START DATASET SECTION
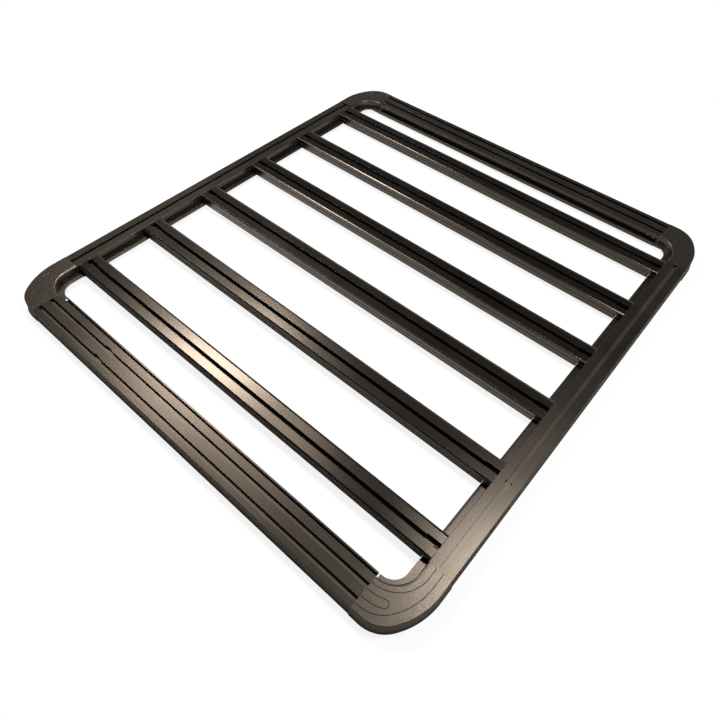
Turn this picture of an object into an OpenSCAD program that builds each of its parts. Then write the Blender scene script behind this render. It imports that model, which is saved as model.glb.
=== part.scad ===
/* [Overall] */
// Width across the slats, measured over the corner castings
rack_w = 1376; // [1200:2:1500]
// Length along the side rails, measured over the corner castings
rack_l = 1528; // [1400:2:1700]
// Height of the perimeter rails
rail_h = 40; // [38:1:46]

/* [Slats] */
// Number of cross slats
slat_count = 6; // [4:1:6]
// Gap between the outermost slats and the corner castings
slat_end_gap = 5.25; // [3:0.25:20]
// Width of a slat
slat_w = 65; // [60:1:70]
// Height of a slat
slat_h = 30; // [30:1:32]
// How far the slat tops lie below the rail tops
slat_drop = 1; // [0.5:0.5:2]
// Height of the tongue left at each slat end
tongue_h = 11.5; // [10:0.5:12]

/* [Rail sections] */
// Width of the flat top of the front and rear rails, from the outer face
end_top_w = 82.5; // [80:0.5:90]
// Width of the flat top of the side rails, from the outer face
side_top_w = 62; // [60:0.5:66]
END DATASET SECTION
* [GIVEN PROBLEM] Show all lines from the listing above in which "each" appears.

* [WRITTEN REPLY]
Turn this picture of an object into an OpenSCAD program that builds each of its parts. Then write the Blender scene script behind this render. It imports that model, which is saved as model.glb.
// Height of the tongue left at each slat end